3. That without prejudice under the facts and circumstances of the case and in law, TDS provisions have been properly complied with by the appellant. 4. That no proper and reasonable opportunity of being heard has been provided by the lower authorities. The appellant craves leave to add, alter, amend or vary any of the above grounds either before or at the time of hearing.” Brief facts of the case are as under: 2. Assessee is an Institution established at Aligar. During the year under consideration assessee entered into contract with RITES on 01/10/07 to execute work contract during Commonwealth Games 2010. Ld. AO was of the view that, as per provisions of section 194C assessee was required to deduct TDS while crediting amounts of RITES or while making payments to them whichever was earlier. Ld.AO issued notice requiring assessee to furnish details regarding tax deducted at source, while making payment of Rs.41,57,00,000/-. As no details were filed and nobody appeared in the case, Ld.AO initiated proceedings under section 201 (1)/201 (1A) for year under consideration and computed penalty at Rs.1,22,34,885/-. 3. Aggrieved by order of Ld.AO, assessee preferred appeal before Ld.CIT (A). Assessee filed additional evidence under Rule 46A on which remand was called for from Ld.AO. In remand report Ld.AO observed that, due to non-submission of details/evidences by assessee, it was concluded that assessee has not discharged its obligation of deducting tax at source. 2
4. Ld.CIT (A) upon going through various documents submitted by assessee, observed that assessee cannot be treated as assessee in default under section 201(1) of the Act to the extent of payment of Rs.1,85,97,104/-. Ld.CIT (A) restricted liability at Rs.8,14,02,896/-, as TDS was not deducted and assessee failed to provide any evidence.

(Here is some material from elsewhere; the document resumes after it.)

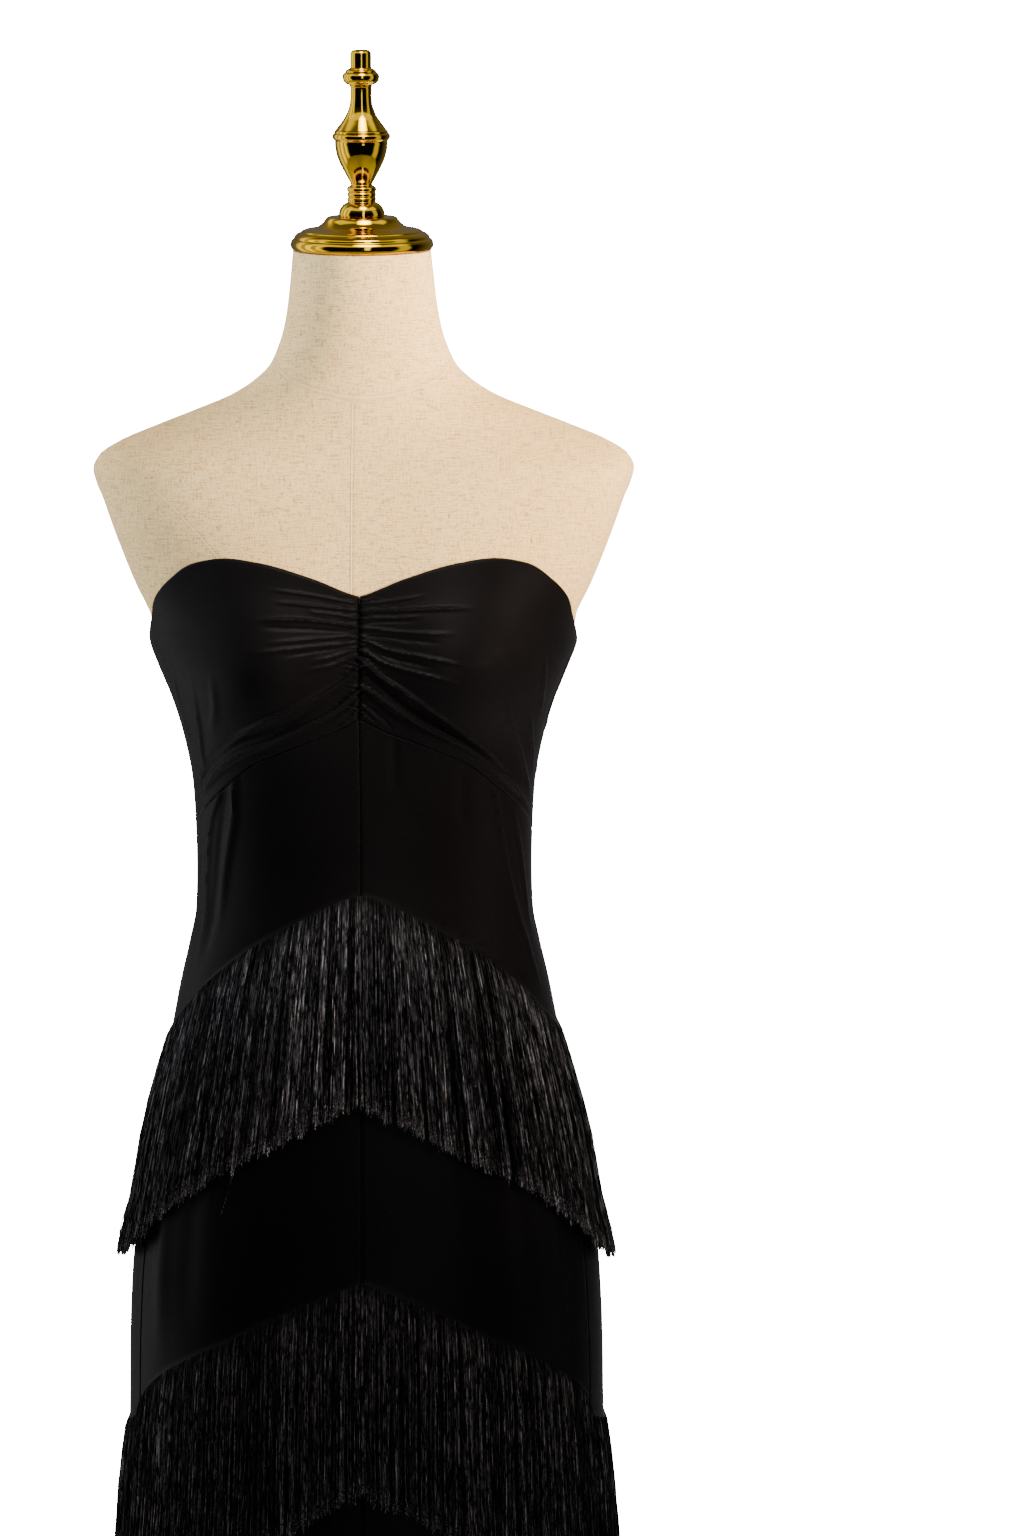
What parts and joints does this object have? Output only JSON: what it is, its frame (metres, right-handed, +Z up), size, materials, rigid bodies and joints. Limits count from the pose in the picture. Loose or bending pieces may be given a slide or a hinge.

Aggrieved by order of Ld.CIT (A), assessee is in appeal before us now. 6. Ld.AR submitted that sum of Rs.10,00,00,000/- paid by assessee to RIETS are in the nature of advance in the hands of recipient. It was submitted that RIETS has acted as mere pass through entity in this regard, inasmuch as the said amount was paid by RIETS to contractor’s who were engaged by it on which RIETS deducted TDS at applicable rates. It was thus submitted that assessee cannot be held liable to deduct tax at source under section 194C of the Act on payments made to RIETS. He placed reliance upon decision of Hon’ble Supreme Court in case of Hindustan Coca-Cola beverages Ltd vs CIT reported in (2007) 293 ITR 226, wherein it was held that assessee will not be treated as assessee in default under section 201 (1) of the Act, if TDS is deducted and has paid taxes on receipts. 7. On the contrary, Ld.Sr.DR submitted that, provisions of TDS would be applicable in present case, as payment have been made by assessee to RIETS in installment, which exceeds prescribed limits during the year.
She further submitted that Ld.CIT (A) granted relief to assessee to the extent of Rs.1,85,97,104/-, without verifying details of RIETS, as to 3 Government Treasury.
We have perused submissions advanced by both sides in light of records placed before us.
Ld.AR placed reliance upon decision of Hon’ble Delhi High Court in CIT vs Trance Bharat Aviation Pvt.Ltd., reported in 320 ITR 671I and submitted that RIETS being Government undertaking, taxes may be presumed to have been paid by due date of filing of return of income, and therefore liability of assessee to pay interest on amount which was to be deducted as TDS ends with due date of filing of return by RIETS. At the outset, Ld. AR submitted that assessee was not given sufficient time to furnish relevant records/information before the Ld. AO prior to passing of the order dated 28/03/13 as case was going to be time-barred on 31/03/13.
As held by Hon'ble Supreme Court in the case of Hindustan Coca Cola Beverage (P.) Ltd. v. CIT reported in 163 Taxman 355, the taxes cannot be recovered once again from assessee in a situation in which recipient of income has paid due taxes on income embedded in payments from which tax withholding requirements were not fully or partly, complied with by assessee. Section 201 has been subsequently amended by inserting proviso to section 201 by Finance Act, 2012 w.e.f.
01.07.2012.
We are therefore inclined to set aside this issue to Ld.AO for verification whether taxes has been paid by RIETS on amount received from assessee during the year under consideration, either directly or in the form of withholding tax, which stands deposited with government Treasury as per law.